Single by Kasabian

from the album For Crying Out Loud
- Released: 4 May 2017
- Recorded: 2016–2017
- Genre: Alternative rock; psychedelic rock;
- Label: Columbia; Sony;
- Songwriter: Sergio Pizzorno
- Producer: Sergio Pizzorno

Kasabian singles chronology
| "Ill Ray (The King)" (2017) | "Bless This Acid House" (2017) | "Comeback Kid" (2017) |

= Bless This Acid House =

2017 single by Kasabian

"Bless This Acid House" is a song by alternative rock band Kasabian. It was released as the third single from their sixth studio album, For Crying Out Loud on 4 May 2017. The single peaked at number 65 on the Scottish Singles Chart in 2017.

The song is nominated for the "Best Track" category at the NME Awards 2018. It was also nominated for "Best Rock/Indie Video" at the UK Music Video Awards 2017.

==Background and recording==

Speaking about the album recording and in particular the single, Pizzorno in an interview with Q magazine said this of the song "It's a beauty. It's a mad time, with what's been happening – it felt like the world was caving in around me. But I felt that everyone had said enough, like everyone had had their say, so this tune is just pure positive energy.

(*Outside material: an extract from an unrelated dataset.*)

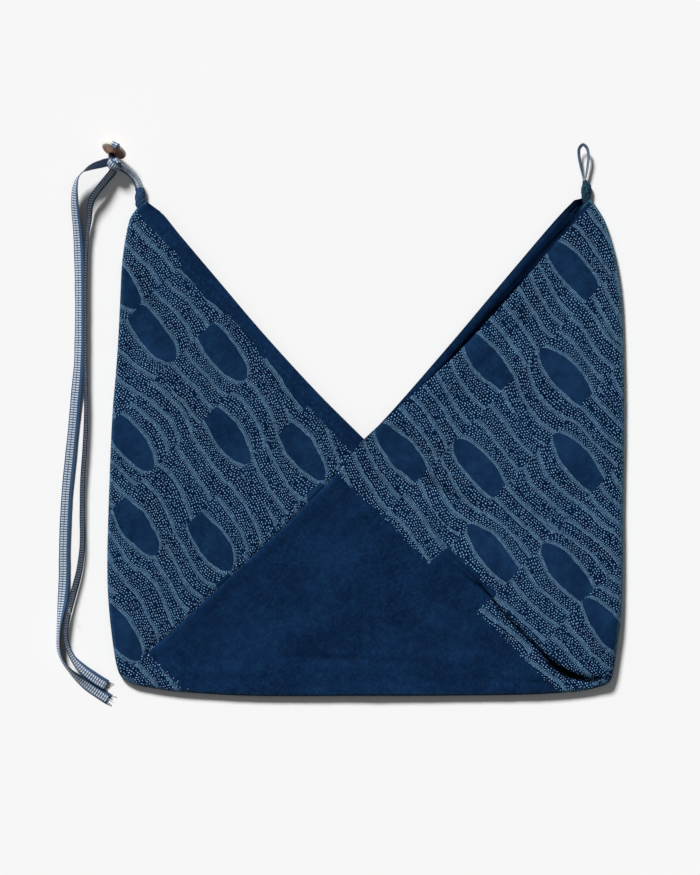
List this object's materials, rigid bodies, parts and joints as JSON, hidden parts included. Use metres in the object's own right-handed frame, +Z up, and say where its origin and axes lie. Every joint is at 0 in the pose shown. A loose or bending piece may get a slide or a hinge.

Speaking on the inspiration for the track he said "I went round my mate's house and he's got this [Jeremy Deller-designed] poster and I thought, 'I love that', so I wrote a tune about it, but now I'm finished."

==Critical reception==

Reception to the single has been mixed to positive. In their review for the album NME was very positive of the track, stating "Best of all is the fabulously corny 'Bless This Acid House', with its lovably naff call-and-response pre-chorus. The greatest song Status Quo never wrote, it's dumb, fun and guaranteed to bring a smile to your face. Drowned in Sound were also positive about the song with Luke Beardsworth saying "'Bless This Acid House' is the best track on the album, despite the name making you wince. It's comfortably the catchiest thing here too, sounds a bit like 'C'est La Vie' by Stereophonics, which itself sounded quite a lot like Bowie. It's the one that should hang around setlists for years to come."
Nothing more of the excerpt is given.